Friday, September 11, 2009

55th and 6th

The food is never really that great- but I expect that. Every carb-heavy dish served to every hunched over patron is monochrome brown, as are the mountains of plastic wrapped pastries that only appear appetizing. Orange juice provides the single fleck of merciful color. The silverware is identical too-- everywhere. My teaspoon is stamped "9 Winco 18/0 Stainless". I've actually never seen that before. It's usually just a pressed "Stainless Steel". Weird. (A little research reveals that Winco is a supermarket similar to Walmart. Curiously, they only have locations on the west coast and a few Rocky Mountain states. How did their silverware end up in Manhattan? I guess it doesn't matter much.)

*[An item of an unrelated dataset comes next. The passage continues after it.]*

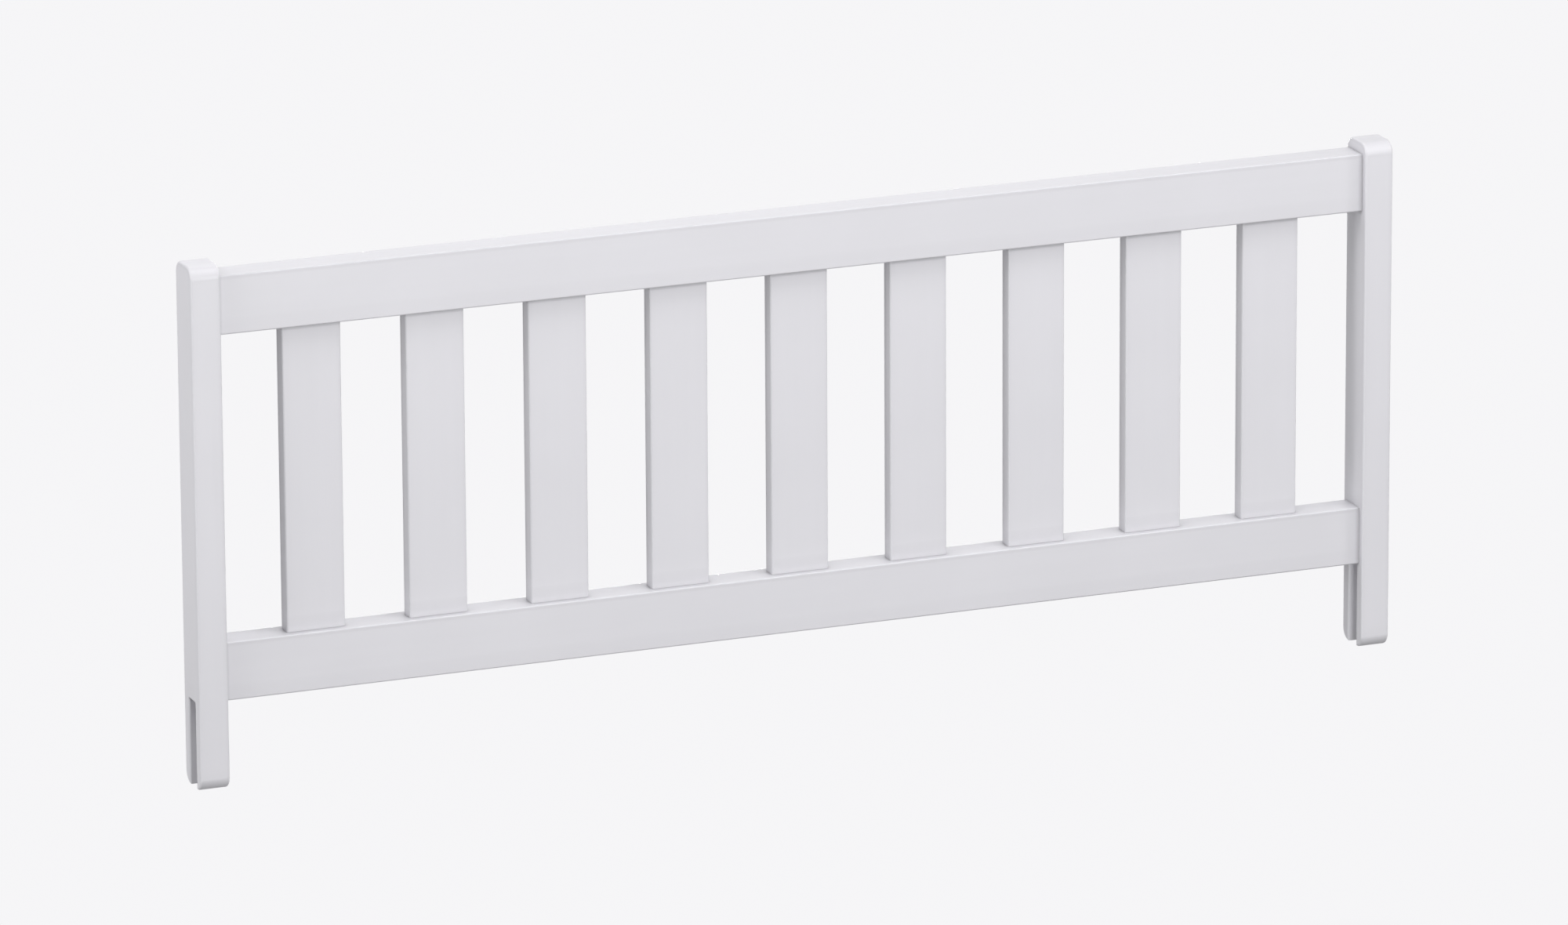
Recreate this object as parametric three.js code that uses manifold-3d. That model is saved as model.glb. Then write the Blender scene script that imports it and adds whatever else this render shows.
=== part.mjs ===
// A wooden guard rail for the open side of a child's bed: two forked posts, two rails and nine flat slats.
// The forks drop over the bed's side board, and the bottom rail then rests on the board's top edge.
// Millimetres. x runs along the guard, the front is -y and z is up. The origin is at mid-length, in the
// middle of the posts' depth, at the height of the board's top edge.
import * as THREE from "three";
import { mergeVertices } from "three/addons/utils/BufferGeometryUtils.js";
import Module from "manifold-3d";

// Whole guard
const LENGTH = 1200;
const SLAT_COUNT = 9;

// Posts
const POST_WIDTH = 28.5;
const POST_DEPTH = 42.5;
const POST_CORNER_RADIUS = 12;
const POST_ARRIS_RADIUS = 2;
const POST_HEAD_RISE = 11; // how far a post's head stands above the top rail
const FORK_DROP = 83; // how far a fork reaches below the seat
const FORK_SLOT = 18;
const FORK_SEAT_RADIUS = 1.5; // the slot's upper corners

// Rails
const RAIL_HEIGHT = 56;
const RAIL_THICKNESS = 31;
const RAIL_RECESS = 7.5; // from the posts' front faces back to the rails' front faces
const RAIL_ARRIS_RADIUS = 1.5;
const CLEAR_HEIGHT = 291.5; // from the bottom rail's top face up to the top rail's underside

// Slats and their stub tenons
const SLAT_WIDTH = 57;
const SLAT_THICKNESS = 16;
const SLAT_ARRIS_RADIUS = 1.75;
const TENON_SHOULDER = 6; // the step in from a slat's side face to its tenon
const TENON_THICKNESS = 9;
const TENON_LENGTH = 14;

// Dowels between rails and posts
const DOWEL_DIAMETER = 10;
const DOWEL_LENGTH = 40;
const DOWEL_IN_POST = 16;
const DOWEL_SPACING = 32;
const DOWEL_CHAMFER = 1;
const DOWEL_FLUTE_DEPTH = 0.4;
const DOWEL_FLUTES = 10;

// Clearances
const GLUE_LINE = 0.1; // between a shoulder or a rail's end and the face it is glued to
const FIT_GAP = 0.3; // round a tenon or a dowel in its hole
const BLIND_ROOM = 1; // past the end of a tenon or a dowel
const OVERRUN = 5; // how far a cutter starts outside the wood

// Steps of the curves
const LARGE_ARC_STEPS = 8;
const SMALL_ARC_STEPS = 4;
const ARRIS_STEPS = 4;
const FLUTE_STEPS = 4;

const QUARTER_TURN = Math.PI / 2;
const FULL_TURN = 4 * QUARTER_TURN;

const wasm = await Module();
wasm.setup();

const lacqueredWood = new THREE.MeshStandardMaterial({ color: 0xf1f1f3, roughness: 0.42, metalness: 0 });
const bareWood = new THREE.MeshStandardMaterial({ color: 0xc9a272, roughness: 0.7, metalness: 0 });

// Places worked out from the sizes
const topRailBase = RAIL_HEIGHT + CLEAR_HEIGHT;
const postTop = topRailBase + RAIL_HEIGHT + POST_HEAD_RISE;
const railSetback = RAIL_RECESS + (RAIL_THICKNESS - POST_DEPTH) / 2; // the rails' middle behind the posts' middle
const railLength = LENGTH - 2 * (POST_WIDTH + GLUE_LINE);
const dowelHeights = [(RAIL_HEIGHT - DOWEL_SPACING) / 2, (RAIL_HEIGHT + DOWEL_SPACING) / 2];
const slatGap = (LENGTH - 2 * POST_WIDTH - SLAT_COUNT * SLAT_WIDTH) / (SLAT_COUNT + 1);
const slatPlaces = Array.from(
  { length: SLAT_COUNT },
  (_, i) => (i - (SLAT_COUNT - 1) / 2) * (SLAT_WIDTH + slatGap),
);

// A closed geometry as a solid that can be joined and cut.
function solid(geometry) {
  const bare = geometry.clone();
  bare.deleteAttribute("normal");
  bare.deleteAttribute("uv");
  const merged = mergeVertices(bare);
  const mesh = new wasm.Mesh({
    numProp: 3,
    vertProperties: new Float32Array(merged.attributes.position.array),
    triVerts: new Uint32Array(merged.index.array),
  });
  return new wasm.Manifold(mesh);
}

// A solid back as a geometry with flat faces.
function geometryOf(body) {
  const mesh = body.getMesh();
  const geometry = new THREE.BufferGeometry();
  geometry.setAttribute("position", new THREE.BufferAttribute(mesh.vertProperties, mesh.numProp));
  geometry.setIndex(new THREE.BufferAttribute(mesh.triVerts, 1));
  const faceted = geometry.toNonIndexed();
  faceted.computeVertexNormals();
  return faceted;
}

function cut(geometry, cutters) {
  const body = cutters.reduce((left, cutter) => left.subtract(solid(cutter)), solid(geometry));
  return geometryOf(body);
}

function join(geometries) {
  const [first, ...others] = geometries.map(solid);
  return geometryOf(others.reduce((whole, other) => whole.add(other), first));
}

function piece(name, geometry, material) {
  const mesh = new THREE.Mesh(geometry, material);
  mesh.name = name;
  return mesh;
}

// The points of an arc of a quarter turn, anticlockwise.
function quarterArc(x, y, radius, quartersAtStart, steps) {
  const start = quartersAtStart * QUARTER_TURN;
  return Array.from({ length: steps + 1 }, (_, i) => {
    const angle = start + (i / steps) * QUARTER_TURN;
    return new THREE.Vector2(x + radius * Math.cos(angle), y + radius * Math.sin(angle));
  });
}

// A rectangle about the origin with its four corners rounded alike.
function roundedRectangle(width, height, radius, steps) {
  const x = width / 2 - radius;
  const y = height / 2 - radius;
  return new THREE.Shape([
    ...quarterArc(x, y, radius, 0, steps),
    ...quarterArc(-x, y, radius, 1, steps),
    ...quarterArc(-x, -y, radius, 2, steps),
    ...quarterArc(x, -y, radius, 3, steps),
  ]);
}

// A straight run of a section from z = 0 up.
function prism(shape, length) {
  return new THREE.ExtrudeGeometry(shape, { depth: length, bevelEnabled: false });
}

// Turns a prism drawn in (y, z) so that it runs along +x.
function alongX(geometry) {
  const turn = new THREE.Matrix4().makeBasis(
    new THREE.Vector3(0, 1, 0),
    new THREE.Vector3(0, 0, 1),
    new THREE.Vector3(1, 0, 0),
  );
  return geometry.applyMatrix4(turn);
}

// A post before it is bored and slotted: its outline in (y, z), with rounded corners and arrises.
function postBlank() {
  const outline = roundedRectangle(POST_DEPTH, postTop + FORK_DROP, POST_CORNER_RADIUS, LARGE_ARC_STEPS);
  const blank = new THREE.ExtrudeGeometry(outline, {
    depth: POST_WIDTH - 2 * POST_ARRIS_RADIUS,
    bevelThickness: POST_ARRIS_RADIUS,
    bevelSize: POST_ARRIS_RADIUS,
    bevelOffset: -POST_ARRIS_RADIUS,
    bevelSegments: ARRIS_STEPS,
  });
  return alongX(blank).translate(POST_ARRIS_RADIUS, 0, (postTop - FORK_DROP) / 2);
}

// The slot that turns a post's foot into a fork: open below, with its two upper corners rounded. It widens
// towards both side faces, which leaves the wood's edges there as round as the post's other arrises.
function forkSlot() {
  const wall = FORK_SLOT / 2;
  const cornerY = wall - FORK_SEAT_RADIUS;
  const open = -FORK_DROP - OVERRUN;
  const outline = new THREE.Shape([
    new THREE.Vector2(-wall, open),
    new THREE.Vector2(wall, open),
    ...quarterArc(cornerY, -FORK_SEAT_RADIUS, FORK_SEAT_RADIUS, 0, SMALL_ARC_STEPS),
    ...quarterArc(-cornerY, -FORK_SEAT_RADIUS, FORK_SEAT_RADIUS, 1, SMALL_ARC_STEPS),
  ]);
  const cutter = new THREE.ExtrudeGeometry(outline, {
    depth: POST_WIDTH - 2 * POST_ARRIS_RADIUS,
    bevelThickness: POST_ARRIS_RADIUS,
    bevelSize: -POST_ARRIS_RADIUS,
    bevelOffset: POST_ARRIS_RADIUS,
    bevelSegments: ARRIS_STEPS,
  });
  return alongX(cutter).translate(POST_ARRIS_RADIUS, 0, 0);
}

// The bore for one dowel, from x = 0 along +x.
function dowelBore(depth, z) {
  const bore = new THREE.CylinderGeometry(
    DOWEL_DIAMETER / 2 + FIT_GAP,
    DOWEL_DIAMETER / 2 + FIT_GAP,
    depth + BLIND_ROOM + OVERRUN,
    DOWEL_FLUTES * FLUTE_STEPS,
  );
  bore.rotateZ(QUARTER_TURN);
  bore.translate((depth + BLIND_ROOM - OVERRUN) / 2, railSetback, z);
  return bore;
}

// A forked post with its inner face at x = 0, standing to that face's right. The left post is its mirror
// image, which keeps the bores in line with rails that aren't in the middle of the posts' depth.
function post(name, side) {
  const bores = [0, topRailBase].flatMap((base) =>
    dowelHeights.map((height) => dowelBore(DOWEL_IN_POST, base + height)),
  );
  const mesh = piece(name, cut(postBlank(), [forkSlot(), ...bores]), lacqueredWood);
  mesh.scale.x = side;
  mesh.position.x = side * (LENGTH / 2 - POST_WIDTH);
  return mesh;
}

// The slot that a router leaves for one tenon, from z = 0 up.
function mortise(x, depth) {
  const opening = roundedRectangle(
    SLAT_WIDTH - 2 * TENON_SHOULDER + 2 * FIT_GAP,
    TENON_THICKNESS + 2 * FIT_GAP,
    TENON_THICKNESS / 2 + FIT_GAP,
    SMALL_ARC_STEPS,
  );
  return prism(opening, depth).translate(x, 0, 0);
}

// A rail centred on x, with its underside at z = 0 and its mortises in its top or bottom face.
function rail(name, mortisesUp) {
  const section = roundedRectangle(RAIL_THICKNESS, RAIL_HEIGHT, RAIL_ARRIS_RADIUS, ARRIS_STEPS);
  const blank = alongX(prism(section, railLength)).translate(-railLength / 2, 0, RAIL_HEIGHT / 2);
  const depth = TENON_LENGTH + BLIND_ROOM;
  const floor = mortisesUp ? RAIL_HEIGHT - depth : -OVERRUN;
  const mortises = slatPlaces.map((x) => mortise(x, depth + OVERRUN).translate(0, 0, floor));
  const inRail = DOWEL_LENGTH - DOWEL_IN_POST - GLUE_LINE;
  const bores = dowelHeights.flatMap((z) => {
    const near = dowelBore(inRail, z).translate(-railLength / 2, -railSetback, 0);
    const far = near.clone().translate(railLength - inRail - BLIND_ROOM + OVERRUN, 0, 0);
    return [near, far];
  });
  return piece(name, cut(blank, [...mortises, ...bores]), lacqueredWood);
}

// A flat slat with a round-ended stub tenon at each end. Its lower shoulder is at z = 0.
function slat(name) {
  const shoulderHeight = CLEAR_HEIGHT - 2 * GLUE_LINE;
  const board = prism(
    roundedRectangle(SLAT_WIDTH, SLAT_THICKNESS, SLAT_ARRIS_RADIUS, ARRIS_STEPS),
    shoulderHeight,
  );
  const tongue = prism(
    roundedRectangle(
      SLAT_WIDTH - 2 * TENON_SHOULDER,
      TENON_THICKNESS,
      TENON_THICKNESS / 2,
      SMALL_ARC_STEPS,
    ),
    shoulderHeight + 2 * TENON_LENGTH,
  );
  tongue.translate(0, 0, -TENON_LENGTH);
  return piece(name, join([board, tongue]), lacqueredWood);
}

// A fluted dowel about the origin along x, with chamfered ends.
function dowel(name) {
  const steps = DOWEL_FLUTES * FLUTE_STEPS;
  const outline = Array.from({ length: steps }, (_, i) => {
    const angle = (i / steps) * FULL_TURN;
    const dip = (DOWEL_FLUTE_DEPTH / 2) * (1 - Math.cos(DOWEL_FLUTES * angle));
    const radius = DOWEL_DIAMETER / 2 - dip;
    return new THREE.Vector2(radius * Math.cos(angle), radius * Math.sin(angle));
  });
  const pin = new THREE.ExtrudeGeometry(new THREE.Shape(outline), {
    depth: DOWEL_LENGTH - 2 * DOWEL_CHAMFER,
    bevelThickness: DOWEL_CHAMFER,
    bevelSize: DOWEL_CHAMFER,
    bevelOffset: -DOWEL_CHAMFER,
    bevelSegments: 1,
  });
  return piece(name, alongX(pin).translate(DOWEL_CHAMFER - DOWEL_LENGTH / 2, 0, 0), bareWood);
}

// The two dowels that tie each end of a rail to its post.
function dowelsOf(railName) {
  const place = LENGTH / 2 - POST_WIDTH + DOWEL_IN_POST - DOWEL_LENGTH / 2;
  return [-1, 1].flatMap((side) =>
    dowelHeights.map((height, row) => {
      const end = side < 0 ? "left" : "right";
      const mesh = dowel(`${railName}_${end}_dowel_${row ? "upper" : "lower"}`);
      mesh.position.set(side * place, 0, height);
      return mesh;
    }),
  );
}

// The rails with their slats and dowels, centred on the rails' own thickness.
function infill() {
  const group = new THREE.Group();
  const slats = slatPlaces.map((x, i) => {
    const mesh = slat(`slat_${i + 1}`);
    mesh.position.set(x, 0, RAIL_HEIGHT + GLUE_LINE);
    return mesh;
  });
  group.add(rail("bottom_rail", true), ...dowelsOf("bottom_rail"), ...slats);
  const upper = new THREE.Group();
  upper.add(rail("top_rail", false), ...dowelsOf("top_rail"));
  upper.position.z = topRailBase;
  group.add(upper);
  group.position.y = railSetback;
  return group;
}

const guard = new THREE.Group();
guard.add(post("left_post", -1), post("right_post", 1), infill());

export default guard;
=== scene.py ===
# Looks of the bed guard rail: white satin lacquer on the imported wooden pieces, a pale studio and the camera.
# Metres, watts and linear colours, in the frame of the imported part.
import math

import bpy
from mathutils import Matrix, Vector


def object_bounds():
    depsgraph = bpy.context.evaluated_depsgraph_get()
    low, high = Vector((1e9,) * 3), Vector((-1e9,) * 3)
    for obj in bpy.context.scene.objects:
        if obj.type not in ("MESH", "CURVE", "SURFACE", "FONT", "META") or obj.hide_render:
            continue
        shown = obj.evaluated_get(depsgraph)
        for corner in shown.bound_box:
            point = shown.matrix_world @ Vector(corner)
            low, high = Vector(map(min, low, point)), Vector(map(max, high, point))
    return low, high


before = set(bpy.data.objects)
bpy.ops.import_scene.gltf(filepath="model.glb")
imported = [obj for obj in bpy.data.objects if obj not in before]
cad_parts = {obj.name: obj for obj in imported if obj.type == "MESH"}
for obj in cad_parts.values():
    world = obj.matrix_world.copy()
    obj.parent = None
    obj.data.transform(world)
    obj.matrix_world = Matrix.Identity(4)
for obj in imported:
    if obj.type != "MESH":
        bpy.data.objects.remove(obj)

cad_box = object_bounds()

# Smooth shading: edges sharper than CREASE stay creases, once points nearer than WELD are one point
CREASE = math.radians(32)
WELD = 1e-6
FLAT_FACE_WEIGHT = 100

# Lacquer. The grain runs along a piece, where its noise is drawn out by GRAIN_STRETCH.
LACQUER = (0.712, 0.705, 0.740)
GRAIN_STRETCH = 0.035
LACQUER_BUMP = 0.0004
CLOUD_TONE = (0.985, 1.01)
STREAK_TONE = (0.994, 1.003)
LACQUER_ROUGHNESS = (0.36, 0.46)

# Painted shade: the lacquer's colour is darkened close above a ledge and right under one, where shade falls.
# Each has the slope by which a face's normal is turned towards the ledge, how far it reaches and its least
# tone.
SHADE_PAINTED_ABOVE_LEDGE = (-0.9, 0.016, 0.82)
SHADE_PAINTED_UNDER_LEDGE = (0.9, 0.0045, 0.5)
PAINTED_SHADE_SAMPLES = 6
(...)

Heavy white ceramic mugs make a dull thud every time they are replaced on the fake marble counter top. The sound is unmistakable and comforting. It is a part of American culture. (The equivalent French sound is much higher pitched: an espresso cup clinking into its recessed crater-home on the saucer.) Plus, the unlimited coffee is nice. I haven't seen that idea anywhere outside of the United States. I think it's a sign of American kindness. I can't partake in the ritual though, because after one cup I get the jitters and have to switch to decaf (which might as well not be coffee). Even then, I will feel a slight uneasiness and constant fluttering in my chest for the next few hours. But I expect that.

The businessman sitting next to me uses every condiment available on his Western omelet (no cheese) and home fries, side of sausage. He haphazardly puts a heart attack inducing amount of salt over his entire dish, taking little care or pride in where the grains fall. He seems content enough to just go through the salting motion. A pinch of pepper from an ash filled shaker on the omelet, a plop of ketchup on the home fries, and a dash of Tabasco sauce over the whole mess. Milk from a carton (not the little prepackaged striated white plastic thimble-cups with peel back lid) and sugar in his coffee. He's either a control freak or severely indecisive-- I'll go with the former. When leaving, he's impatient to pay his bill and repeatedly calls the server over and waves his money rudely in the air, even though the kind server is clearly taking another customer's order.
Yeah, control freak.

Jose, the charming veteran waiter who bears an uncanny resemblance to ex-Pakistani president/dictator Pervez Musharraf, is aging a bit. His sideburns are white now and his glasses thick. He's a charmer. He comes over to me, leans on the counter top, looks me in the eye, and says, "You asked for grits but I gave you po-tay-toes" (he enunciates each syllable of "potatoes"). He is right, and he smiles. "These things happen," I say as I shrug my shoulders in willing surrender. It is all right.

I sit for a few more minutes, read a few more pages of my paperback, and get up to leave- but pause to get Jose's attention to thank him.